In another long-anticipated decision, on July 21, 2020, in General Motors LLC, 369 NLRB No. 127 (2020), the Board replaced three context-specific rules for determining whether certain abusive conduct committed by employees is protected under Section 7 of the National Labor Relations Act (the “Act”) with the Wright Line standard that is traditionally used to assess whether an employer’s conduct is discriminatory under the Act.

Applying the Wright Line standard, which evaluates whether an employee’s conduct would have been punished absent his/her Section 7 activity, to the facts of the case, the Board held that the employer did not violate the Act when it suspended an employee who engaged in “profane or racially offensive conduct towards management.”

According to the Board, the Wright Line standard is appropriate here because it “promises more reliable, less arbitrary, and more equitable treatment of abusive conduct.”  In practice, we expect that this standard will provide more leeway for employers to discipline problematic employees who engage in offensive behavior without fear of the remedies of back pay and/or reinstatement under the Act.
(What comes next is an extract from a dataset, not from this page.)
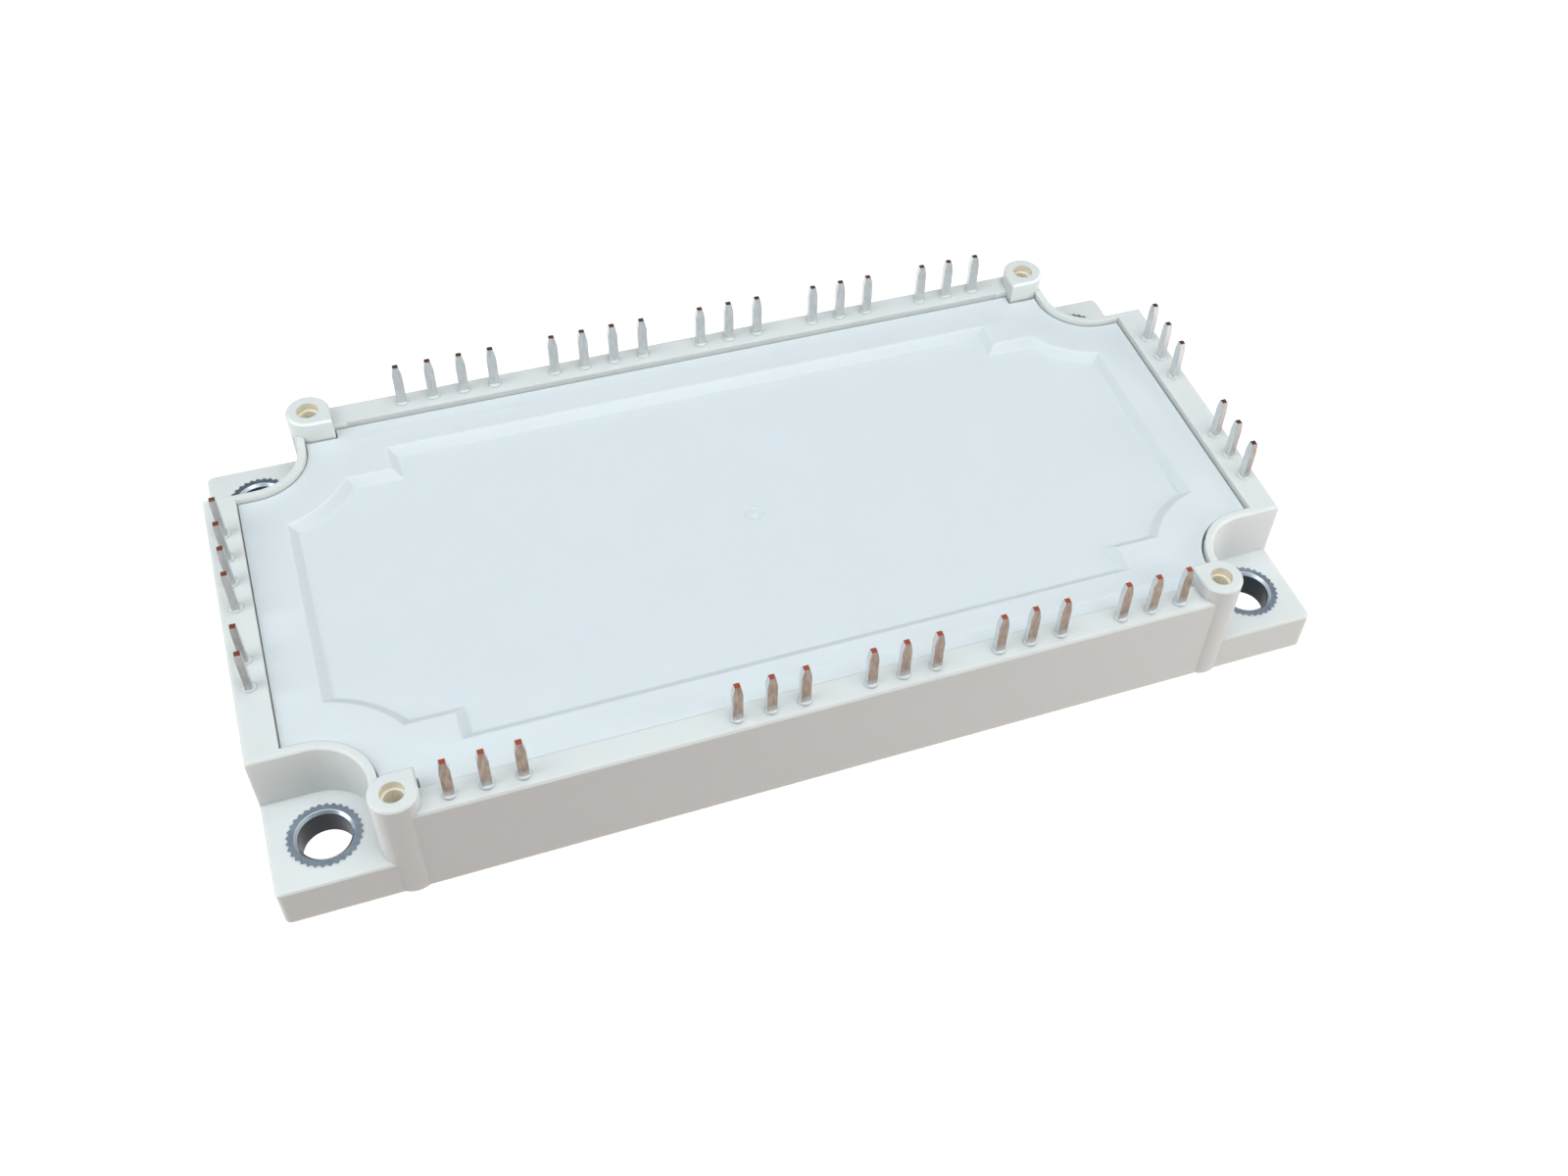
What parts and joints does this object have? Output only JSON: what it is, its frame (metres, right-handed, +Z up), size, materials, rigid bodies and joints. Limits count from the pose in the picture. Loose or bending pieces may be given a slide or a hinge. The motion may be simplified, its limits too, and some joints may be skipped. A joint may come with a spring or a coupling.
{
  "type": "power transistor module",
  "caption": "flat moulded power module with solder pins round its rim, a recessed lid, four bushed screw corners and a metal base plate for a heatsink",
  "frame": {"origin": "centre of the base plate's under side, the face that meets the heatsink", "axes": "X along the length, Y across to the back row of pins, Z up out of the heatsink towards the pin tips"},
  "size_m": [0.1216, 0.0626, 0.0207],
  "materials": {
    "frame_plastic": "satin",
    "lid_plastic": "satin",
    "pin_metal": "tin plated",
    "bushing_steel": "zinc plated",
    "plate_metal": "nickel plated",
    "circuit_copper": "etched",
    "ceramic": "fired",
    "silicon": "polished",
    "sensor_ceramic": "fired",
    "solder": "reflowed",
    "wire_aluminium": "drawn",
    "gel": "clear",
    "seal_rubber": "cured"
  },
  "bodies": {
    "root": {"frame": "frame_plastic", "lid": "lid_plastic", "base_plate": "plate_metal", "mounting_bushings": "bushing_steel", "base_seal": "seal_rubber", "solder_layers": "solder", "substrate_backs": "circuit_copper", "ceramic_tiles": "ceramic", "copper_tracks": "circuit_copper", "igbt_chips": "silicon", "freewheel_diodes": "silicon", "rectifier_diodes": "silicon", "thermistor": "sensor_ceramic", "bond_wires": "wire_aluminium", "silicone_gel": "gel", "pin_back_01": "pin_metal", "pin_back_02": "pin_metal", "pin_back_03": "pin_metal", "pin_back_04": "pin_metal", "pin_back_05": "pin_metal", "pin_back_06": "pin_metal", "pin_back_07": "pin_metal", "pin_back_08": "pin_metal", "pin_back_09": "pin_metal", "pin_back_10": "pin_metal", "pin_back_11": "pin_metal", "pin_back_12": "pin_metal", "pin_back_13": "pin_metal", "pin_back_14": "pin_metal", "pin_back_15": "pin_metal", "pin_back_16": "pin_metal", "pin_back_17": "pin_metal", "pin_front_01": "pin_metal", "pin_front_02": "pin_metal", "pin_front_03": "pin_metal", "pin_front_04": "pin_metal", "pin_front_05": "pin_metal", "pin_front_06": "pin_metal", "pin_front_07": "pin_metal", "pin_front_08": "pin_metal", "pin_front_09": "pin_metal", "pin_front_10": "pin_metal", "pin_front_11": "pin_metal", "pin_front_12": "pin_metal", "pin_front_13": "pin_metal", "pin_front_14": "pin_metal", "pin_front_15": "pin_metal", "pin_left_01": "pin_metal", "pin_left_02": "pin_metal", "pin_left_03": "pin_metal", "pin_left_04": "pin_metal", "pin_left_05": "pin_metal", "pin_left_06": "pin_metal", "pin_right_01": "pin_metal", "pin_right_02": "pin_metal", "pin_right_03": "pin_metal", "pin_right_04": "pin_metal", "pin_right_05": "pin_metal", "pin_right_06": "pin_metal"}
  },
  "joints": []
}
Factual Background:  Employee’s Profane and Offensive (and Insubordinate and Threatening) Conduct Resulted in Three Separate Disciplinary Actions

An employee (Charging Party), a member of a union committee in a union-represented workforce, was suspended on three separate occasions for engaging in the following conduct:

  • On April 11, 2017, during the course of a conversation with his manager regarding overtime coverage, the employee yelled that he did not “give a fuck about your cross-training,” “we’re not going to do any fuckin’ cross training if you’re going to be acting that way,” and that his manager could “shove it up [his] fuckin’ ass.” The employee was suspended for three days.
  • On April 25, 2017, during a meeting with two other union committee members and a dozen managers, the employee “became very loud and pointed his finger while speaking.” One of the employee’s managers told him he was speaking too loudly, to which the employee responded by “lower[ing] his voice and mockingly act[ing] a caricature of a slave.  Referring to [the manager], [the employee] said, ‘Yes, Master, Your Master Anthony,’ ‘Yes, sir, Master Anthony,’ ‘Is that what you want me to do, Master Anthony?,’ and also stated that [the manager] wanted him ‘to be a good Black man.’”  The employee was then suspended for two weeks.
  • Finally, on October 6, 2017, during a manpower meeting with another union committee member and four managers, the employee “kept repeating the same questions. When [one of the managers] said they were going to move on, [the employee] said he would ‘mess [the manager] up.’  [The manager] asked if that was a threat, and [the employee] replied [the manager] could take it how he wanted.  Later in the meeting, [the employee] began playing loud music from his phone that contained profane, racially charged, and sexually offensive lyrics.  The music went on for 10 to 30 minutes.  When [the manager] left the room once or twice, [the employee] turned off the music, only to turn it back on when [the manager] returned.”  The employee was suspended for 30 days.

Previous Standard:  Context-Specific Approach to Abusive Conduct by Employees

Prior to this decision, the Board has held that “an employer violates the Act by disciplining an employee based on abusive conduct ‘that is part of the res gestae’ of Section 7 activity, unless evidence shows that the abusive conduct was severe enough to lose the employee the Act’s protection.”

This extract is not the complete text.